Hawkeye Community College Working to Help End Paramedic Shortage
posted on Monday, November 28, 2022 in
Communities across Iowa are facing a critical shortage of paramedics and emergency medical technicians. To help address the challenge, Hawkeye Community College is launching a part-time, evening hybrid paramedic program.
Hawkeye currently offers an 11-month paramedic program that meets during the day on campus four days a week. The new program will provide flexibility to working adults and those who live a distance from the Waterloo campus.
“The evening hybrid format is the same program that full-time students complete, but it is spread out over 19-20 months with the majority of the coursework online,” said John Cockrell, who oversees the Emergency Medical Services program at Hawkeye. Cockrell has 26 years of experience as a career firefighter and EMS provider, including 15 years as a critical care and flight paramedic. He says he often hears from local providers looking for both volunteer and paid-on-call paramedics.
“We see this not just in Iowa, but nationwide,” Cockrell said. “We started to get a lot of requests for an evening program from people who want to obtain paramedic certification to provide advanced life support for rural areas.”
Students in the new evening program will come to campus one evening a week for hands-on learning activities, with other coursework completed online from home.

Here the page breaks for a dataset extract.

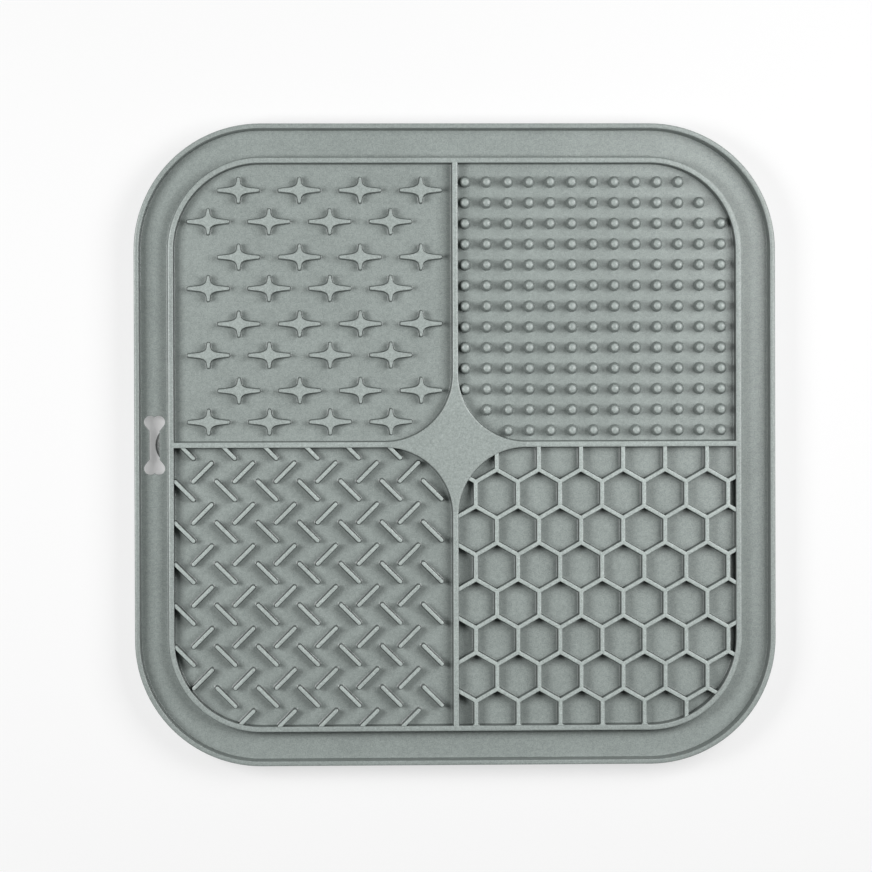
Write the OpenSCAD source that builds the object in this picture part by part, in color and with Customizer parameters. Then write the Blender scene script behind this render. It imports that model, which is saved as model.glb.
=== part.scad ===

The goal, Cockrell said, is to allow people to balance jobs and family while still pursuing paramedic training.
“These people already have careers, or daytime jobs, but want to serve their communities or work part-time as paramedics to help agencies in need,” he said. “Spreading it out will allow more flexibility for those students, give them more time to complete all the program requirements, and they will still be able to work full-time jobs while in class.”
Students who complete the program are eligible to take the National Registry of EMTS (NREMT) Paramedic Certification exams, which grants state and national paramedic certification.
Cockrell encourages anyone who has ever thought about becoming a paramedic to look into the program, not only because it serves the community, but because of the personal satisfaction that comes from helping others.
“What drew me to EMS was the desire to serve my community and to help those in need,” Cockrell said. “I am a lifelong Iowan, and I feel a great sense of satisfaction knowing that I have made the difference in other people’s lives, and have helped save lives.”